Ukraine is a good payer: in the course of 2014 it has received almost 9 billion dollars of credit from the EU and its international partners, the IMF and the USA. However, the country has paid out about 14 billion dollars in debt repayments to honour its commitments, and it needs more help, Natalie Jaresko, Minister of Finance of Ukraine, told EURACTIV in an exclusive interview.
Natalie Ann Jaresko is an American-born Ukrainian businesswoman who became Ukraine’s Minister of Finance on 2 December 2014.
She spoke to EURACTIV’s Senior Editor, Georgi Gotev.
Minister, you are in Brussels for the first EU-Ukraine Association Council. What are the topics?
This is indeed the inaugural Council of our Association agreement, for us this is a major event. A year ago as you know, students and citizens of Ukraine stood outside in the freezing cold, in some cases beaten and in some cases killed, in order to stand up for their desire to have this EU Association Agreement be signed and be real. So this Council is a very important, symbolic event for us in the history that’s transpired in the past year.
For those who might be surprised by your American accent, can you say something about yourself? You were born in the United States and you became a Ukrainian citizen very recently, when you took office.
Yes, I am a Ukrainian American. I grew up in an American family in the Chicago area; both my parents are from Ukraine. We were raised speaking Ukrainian, we were raised in the Ukrainian church, we were raised in the Ukrainian tradition and culture, and then I had the opportunity to live and work in Ukraine and I moved to Ukraine in 1992. So I have been working and living there for about 22 years.
Prime Minister Arseny Yasenyuk said yesterday that Ukraine needs EU help “not today, but yesterday”. What does he mean?
We are living through a very very complex financial and banking crisis, there is no question. This is a crisis that’s been caused firstly by the illegal annexation of Crimea, which represented almost 5% of GDP. Secondly, the war in the east, in Donbas, which represents 10-15% of GDP. The war is costing us, as you can well imagine, in humanitarian costs, in infrastructure, approximately 200 million dollars per month in subsidies, because we are providing electricity, gas, water, without being paid.
And not to diminish in any way the human cost, the loss of lives, the wounded soldiers, the civilians and military that have been lost is enormous. That, on top of years of economic policies that were, frankly speaking, less than transparent, has put the economy in a difficult situation.

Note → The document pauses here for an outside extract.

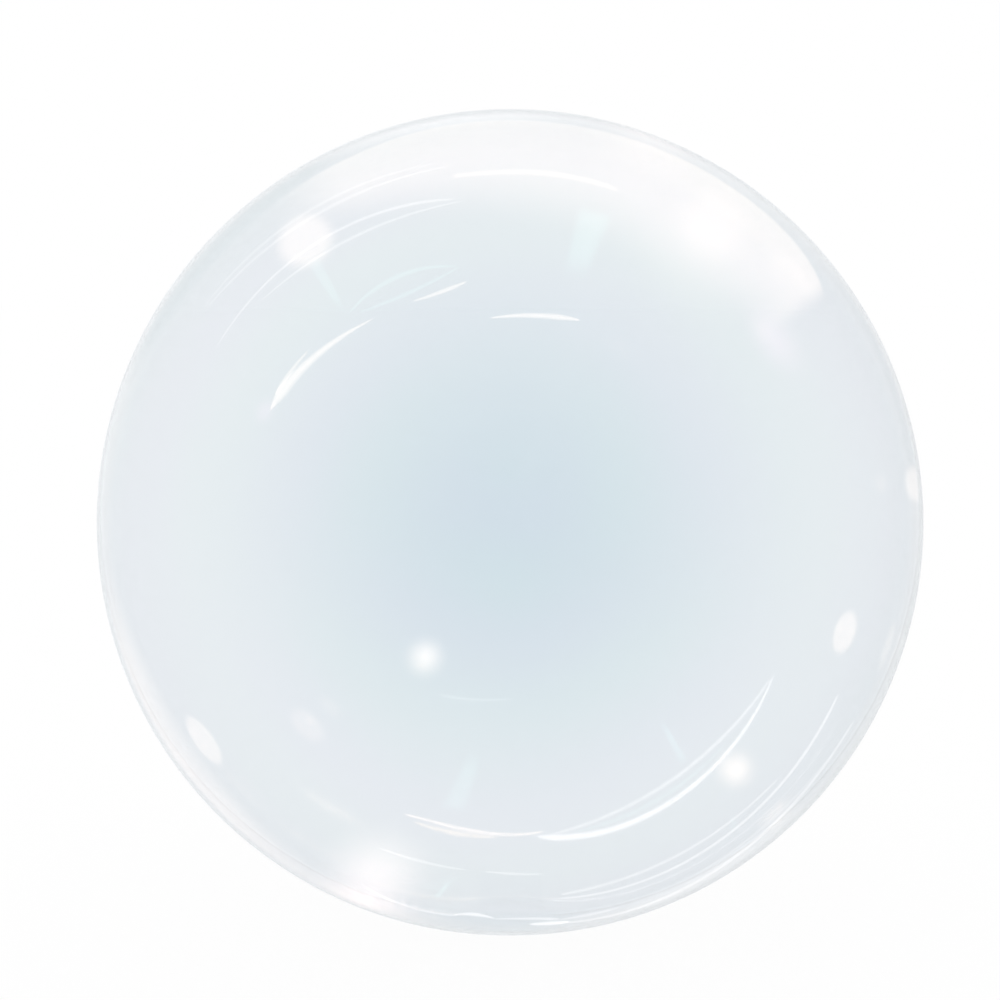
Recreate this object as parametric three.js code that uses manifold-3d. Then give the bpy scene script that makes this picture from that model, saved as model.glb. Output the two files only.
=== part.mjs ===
// A clear bubble balloon: one sealed, inflated envelope of stretched film.
//
// Two discs of film are welded to each other round their edge and blown up until the film
// stretches into a ball. The weld stays on the ball as a low ridge, a full circle that
// faces front and back. At its lowest point the two discs run on into a flat filling neck,
// which is folded to the back under the ball and lies on the ground.
//
// Millimetres, +Z up, the front looks along -Y. The origin is the middle of the flat spot
// that the ball rests on. A sealed balloon is closed all round, so it is modelled solid.

import * as THREE from "three";
import { mergeVertices } from "three/addons/utils/BufferGeometryUtils.js";
import Module from "manifold-3d";

// ---- Driving dimensions ----

const BALL_RADIUS = 250; // inflated size, measured on the film
const FLAT_SPOT_DEPTH = 3; // how far the film is pressed in where it rests
const ROUND_SEGMENTS = 72; // sides of the ball, round its front-to-back axis
const PANEL_STEPS = 18; // rows of facets from the middle of a panel out to its weld

const WELD_HEIGHT = 0.9; // the ridge that the weld leaves on the ball
const WELD_WIDTH = 3;

const NECK_WIDTH = 33; // the open passage of the neck, lying flat
const NECK_WELD_WIDTH = 3; // the sealed strip on each side of it
const NECK_THICKNESS = 1.6;
const NECK_WELD_THICKNESS = 0.8;
const NECK_TIP_Y = 100; // where the neck is cut off, behind the resting point
const NECK_CORNER_RADIUS = 2.5;
const NECK_FLARE_LENGTH = 24; // how far out the neck is still widening into the panels
const NECK_FLARE_WIDTH = 12; // how much wider it is at its root, on each side

const FILM_COLOUR = 0xe3edf2;

// ---- Lengths that follow from them ----

const BALL_CENTRE_Z = BALL_RADIUS - FLAT_SPOT_DEPTH;
const FLAT_SPOT_RADIUS = Math.sqrt(BALL_RADIUS ** 2 - BALL_CENTRE_Z ** 2);
const NECK_ROOT_Y = 0.6 * FLAT_SPOT_RADIUS; // inside the ball, so that the two join
const BELOW_GROUND = 2; // spare depth that the cut at ground level takes off

// ---- Joining and cutting closed meshes ----

const wasm = await Module();
wasm.setup();

function solidFrom(geometry) {
  const bare = geometry.clone();
  bare.deleteAttribute("normal");
  bare.deleteAttribute("uv");
  const closed = mergeVertices(bare);
  return new wasm.Manifold(
    new wasm.Mesh({
      numProp: 3,
      vertProperties: closed.getAttribute("position").array,
      triVerts: new Uint32Array(closed.index.array),
    }),
  );
}

function geometryFrom(solid) {
  const mesh = solid.getMesh();
  const geometry = new THREE.BufferGeometry();
  geometry.setAttribute("position", new THREE.BufferAttribute(mesh.vertProperties, 3));
  geometry.setIndex(new THREE.BufferAttribute(mesh.triVerts, 1));
  geometry.computeVertexNormals();
  return geometry;
}

// ---- The two panels and their weld ----

// Half outline of the ball, from the middle of the front panel over the weld to the middle
// of the back panel: distance from the axis, and place along the axis. The angle is zero at
// the front and half a turn at the back.
function panelOutline() {
  const weldHalfAngle = WELD_WIDTH / 2 / BALL_RADIUS;
  const onBall = (angle, height) =>
    new THREE.Vector2(
      (BALL_RADIUS + height) * Math.sin(angle),
      -(BALL_RADIUS + height) * Math.cos(angle),
    );

  const outline = [new THREE.Vector2(0, -BALL_RADIUS)];
  for (let step = 1; step < PANEL_STEPS; step++) {
    outline.push(onBall((step / PANEL_STEPS) * (Math.PI / 2), 0));
  }
  outline.push(onBall(Math.PI / 2 - weldHalfAngle, 0));
  outline.push(onBall(Math.PI / 2, WELD_HEIGHT));
  outline.push(onBall(Math.PI / 2 + weldHalfAngle, 0));
  for (let step = 1; step < PANEL_STEPS; step++) {
    outline.push(onBall((1 + step / PANEL_STEPS) * (Math.PI / 2), 0));
  }
  outline.push(new THREE.Vector2(0, BALL_RADIUS));
  return outline;
}

// The outline turned round the front-to-back axis, lifted so that the ball rests on the
// ground with its flat spot's depth below it.
function weldedBall() {
  const ball = new THREE.LatheGeometry(panelOutline(), ROUND_SEGMENTS);
  ball.translate(0, 0, BALL_CENTRE_Z);
  return solidFrom(ball);
}

// ---- The filling neck ----

// Plan of the neck, or of its wider sealed layer: a straight strip with rounded corners at
// the cut end, which opens out in a curve where it runs into the panels.
function neckPlan(width) {
  const half = width / 2;
  const flareEndY = NECK_ROOT_Y + NECK_FLARE_LENGTH;
  const cornerY = NECK_TIP_Y - NECK_CORNER_RADIUS;
  const cornerX = half - NECK_CORNER_RADIUS;

  const plan = new THREE.Shape();
  plan.moveTo(-half - NECK_FLARE_WIDTH, NECK_ROOT_Y);
  plan.lineTo(half + NECK_FLARE_WIDTH, NECK_ROOT_Y);
  plan.quadraticCurveTo(half, NECK_ROOT_Y, half, flareEndY);
  plan.lineTo(half, cornerY);
  plan.absarc(cornerX, cornerY, NECK_CORNER_RADIUS, 0, Math.PI / 2, false);
  plan.absarc(-cornerX, cornerY, NECK_CORNER_RADIUS, Math.PI / 2, Math.PI, false);
  plan.lineTo(-half, flareEndY);
  plan.quadraticCurveTo(-half, NECK_ROOT_Y, -half - NECK_FLARE_WIDTH, NECK_ROOT_Y);
  return plan;
}

function neckLayer(width, thickness) {
  const layer = new THREE.ExtrudeGeometry(neckPlan(width), {
    depth: thickness + BELOW_GROUND,
    bevelEnabled: false,
    curveSegments: 8,
  });
  layer.translate(0, 0, -BELOW_GROUND);
  return solidFrom(layer);
}

// The sealed strips show as a thinner border on both sides of the passage.
function fillingNeck() {
  const passage = neckLayer(NECK_WIDTH, NECK_THICKNESS);
  const sealed = neckLayer(NECK_WIDTH + 2 * NECK_WELD_WIDTH, NECK_WELD_THICKNESS);
  return passage.add(sealed);
}

// ---- The whole envelope, cut level where it rests ----

function groundBlock() {
  const side = 4 * BALL_RADIUS;
  const block = new THREE.BoxGeometry(side, side, side);
  block.translate(0, 0, -side / 2);
  return solidFrom(block);
}

function bubbleEnvelope() {
  const envelope = weldedBall().add(fillingNeck()).subtract(groundBlock());
  const film = new THREE.MeshStandardMaterial({
    color: FILM_COLOUR,
    roughness: 0.05,
    metalness: 0,
    transparent: true,
    opacity: 0.35,
  });
  const mesh = new THREE.Mesh(geometryFrom(envelope), film);
  mesh.name = "bubble_envelope";
  return mesh;
}

const balloon = new THREE.Group();
balloon.add(bubbleEnvelope());

export default balloon;
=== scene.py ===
# %% [markdown]
# # A clear bubble balloon
# A bubble balloon is two discs of clear, stretchy film welded to each other round their edge.
# Air stretches the film until the flat bag becomes a ball. What stays visible is the low ridge
# of the weld, fine puckers where the film is gathered into the filling neck, and the flat neck
# itself, folded to the back under the ball. Everything else is light: a clear film is seen by
# its faint tint, by what it reflects, and by the pale ring where the eye looks along it.
#
# The lesson builds the film as a real thin wall and the neck as a flat sheet, gives both a
# clear plastic material, and then hangs soft lamps so that their mirror images land on the
# film where they should.

# %% Load the model's frame
import math
import bpy
import numpy as np
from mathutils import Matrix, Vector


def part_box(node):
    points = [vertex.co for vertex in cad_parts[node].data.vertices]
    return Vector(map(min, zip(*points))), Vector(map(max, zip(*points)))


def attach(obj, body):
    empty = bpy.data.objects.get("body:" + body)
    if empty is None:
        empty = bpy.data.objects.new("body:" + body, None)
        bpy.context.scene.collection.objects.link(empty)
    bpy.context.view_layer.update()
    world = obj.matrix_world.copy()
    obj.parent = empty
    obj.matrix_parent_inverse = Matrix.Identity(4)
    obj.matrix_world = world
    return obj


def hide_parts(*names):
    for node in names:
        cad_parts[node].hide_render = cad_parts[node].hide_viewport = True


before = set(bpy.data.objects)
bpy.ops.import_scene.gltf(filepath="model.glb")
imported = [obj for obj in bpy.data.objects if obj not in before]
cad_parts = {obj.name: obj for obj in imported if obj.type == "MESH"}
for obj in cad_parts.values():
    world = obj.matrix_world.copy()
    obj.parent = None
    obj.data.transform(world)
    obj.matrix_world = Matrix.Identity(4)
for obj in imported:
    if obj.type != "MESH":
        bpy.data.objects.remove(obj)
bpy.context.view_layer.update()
box_low, box_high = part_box("bubble_envelope")
print("frame box in metres:", [round(c, 4) for c in box_low], [round(c, 4) for c in box_high])

# %% [markdown]
# ## Sizes
# All sizes come from the frame's box. Front to back the ball has no ridge, so half that depth
# is its radius. Left to right the weld's ridge stands proud, so the difference between the two
# is the ridge's height. The ball's centre is one radius and one ridge below its top. The
# fine sizes of film and neck are chosen as such balloons usually have them.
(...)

The EU and our international partners, the IMF, the USA, have been very helpful in the year of 2014. We have received almost 9 billion dollars of credit. However, we have paid out about 14 billion dollars in debt repayments to honour our commitments. So during an economic crisis with the balance of payments crisis, when we have paid out a good deal more than we have received, it is a very difficult moment for us. That said, we are clear about the reforms we are undertaking, we are clear about the road we are going down, we see the light at the end of the tunnel and we need the support of our partners going forward in a big way, to give us a breath of fresh air that we need, to have the time to implement these reforms and return in 2016 to economic prosperity.
What form will this aid take? Will there be a donor conference?
There is a great deal of discussion. You probably heard about a potential support or donor conference, I think that’s all under discussion. The type of support is also under discussion. As I sit here today, we have an IMF mission working with us to ensure our 2015 budget takes into account the kind of austerity measures and structural changes that are necessary to kick off 2015 in the right way.
Do you think that there is political will on the part of your Western partners, and especially the EU?
I do. I believe we had a very supportive reception yesterday, and our western partners are looking forward to the new government led by Prime Minister Yatsenyuk to act quickly, and to move beyond the words and programmes and plans and show that we are serious and that this is something that we want to do. We are not doing it for third parties; we are doing it for ourselves and for our country. We have received a great deal of support. One thing is that we have received 500 million euro of macro financial assistance within the first week of the new government, so that was a very big sign of support. The IMF returned to work with our government within a month of their last mission. Again, I find those things to be not just symbolic support, but real support, where people are investing their time and money in coming to Ukraine, working with us and enabling is to move quickly to restore, renew and recover the Ukrainian economy.
You are minister of finance, not energy, but I am going to ask you about gas, because gas costs money, and in the past, when Ukraine was unable to pay, Russia simply stopped the gas from flowing, leaving parts of Europe in the cold. What are the guarantees that there will be no gas crisis for Europe this winter?
I can only guarantee from the Ukrainian side of the equation. The Ukraine has entered into an agreement with the EU’s support and advice, as you know, and we are making payments on a timely basis. We have made one already since my entry into office and another one is due by the end of this year. We will abide by our contracts.